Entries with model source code
══════════════════════════════
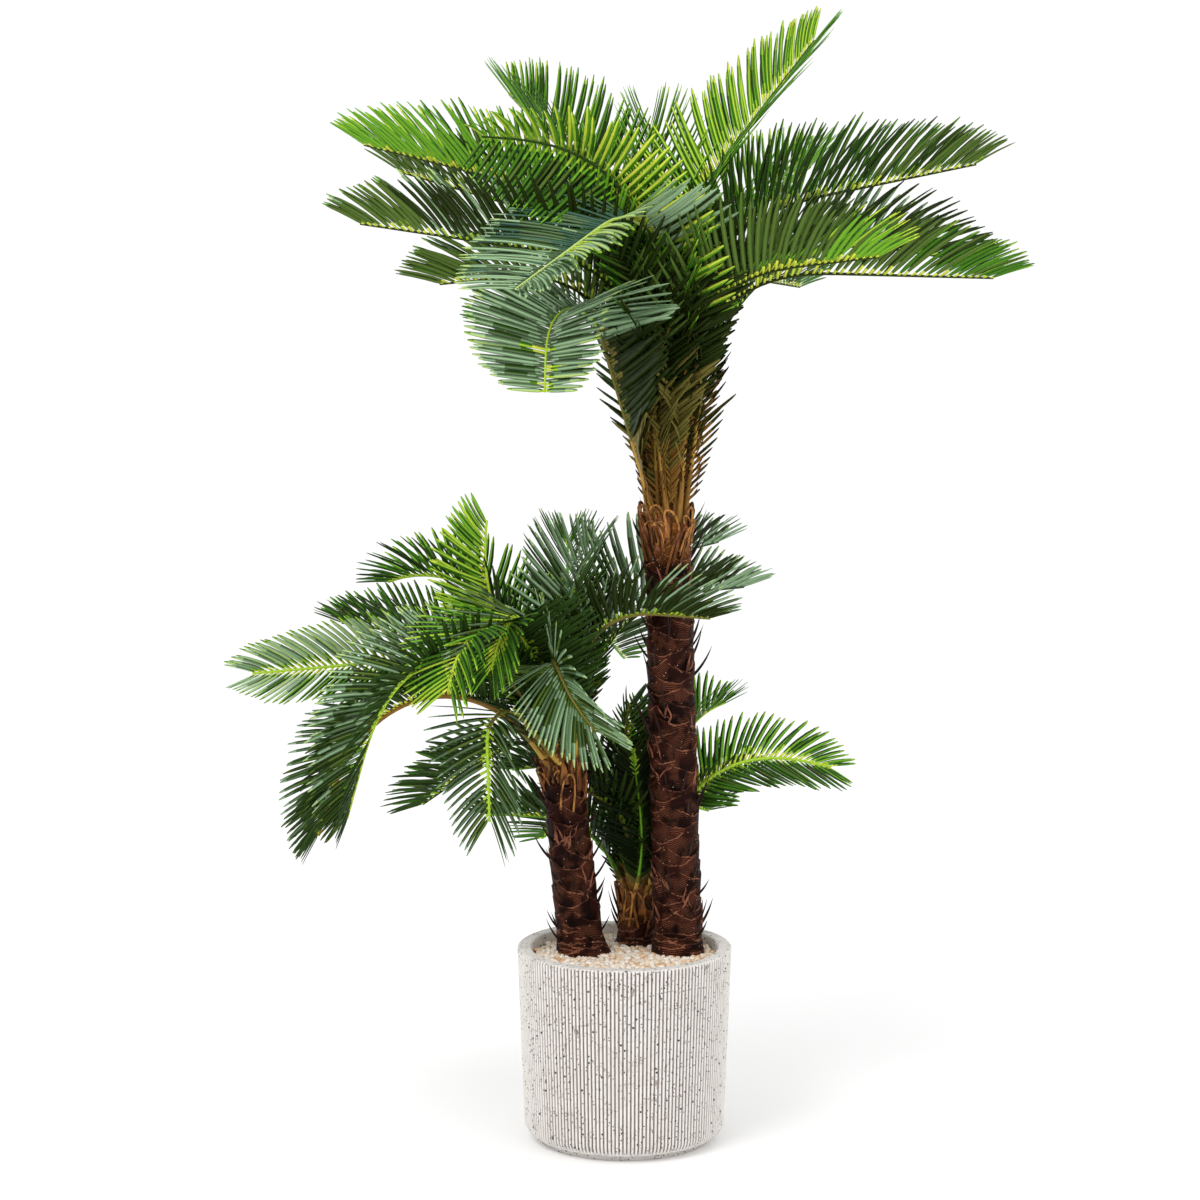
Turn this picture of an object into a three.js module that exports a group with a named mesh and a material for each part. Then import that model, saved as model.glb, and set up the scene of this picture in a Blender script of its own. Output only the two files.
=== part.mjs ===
// A sago palm in its pot: one clump of three stems, each with a crown of feather fronds.
// Millimetres, +Z up. The origin is the centre of the pot's flat underside, and the plant
// faces -Y, with +X on its right. Azimuths run from +X (0) over +Y, the back (90), in degrees.

import * as THREE from "three";

// Driving dimensions.
const GAP = 0.3; // between pieces that meet
const NEARLY = 0.9; // share of the gap that the clearance test asks for

const POT_HEIGHT = 460;
const RIM_RADIUS = 250;
const WALL = 33;
const BASE_RADIUS = 234; // of the body, just above its rounded lower edge
const FOOT_RADIUS = 200; // of the set-back foot that the pot stands on
const FOOT_HEIGHT = 12;
const EDGE_ROUND = 32; // radius of the pot's lower edge
const RIM_ROUND = 6; // and of both edges of its rim
const ROUND_STEPS = 3;
const POT_FLOOR = 45;
const POT_SIDES = 40;
const GRAVEL_TOP = 430;

const TRUNK_SIDES = 16;
const SCALE_PITCH = 42; // height of one course of old leaf bases
const SCALE_RELIEF = 3.5; // how far a leaf base stands out
const FLARE = 5; // extra radius at the foot of a trunk
const FLARE_HEIGHT = 60;

const PETIOLE = { width: 10, thickness: 8 }; // of a rib at its foot
const RIB_TIP = { width: 3, thickness: 3 };
const PETIOLE_STEPS = 3; // plain stretches of rib below the first leaflets
const LEAF_START = 0.12; // where they begin, as a share of the rib
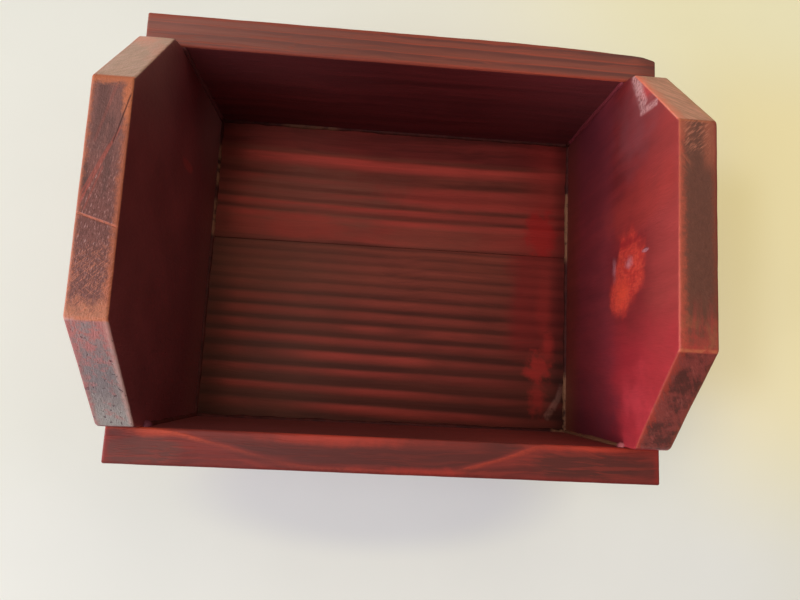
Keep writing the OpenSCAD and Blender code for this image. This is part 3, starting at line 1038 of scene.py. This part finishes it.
══════════════════════════════
The problem
Go through the preceding material and copy each line that has the word "this".

Output below
Turn this picture of an object into a three.js module that exports a group with a named mesh and a material for each part. Then import that model, saved as model.glb, and set up the scene of this picture in a Blender script of its own. Output only the two files.
Keep writing the OpenSCAD and Blender code for this image. This is part 3, starting at line 1038 of scene.py. This part finishes it.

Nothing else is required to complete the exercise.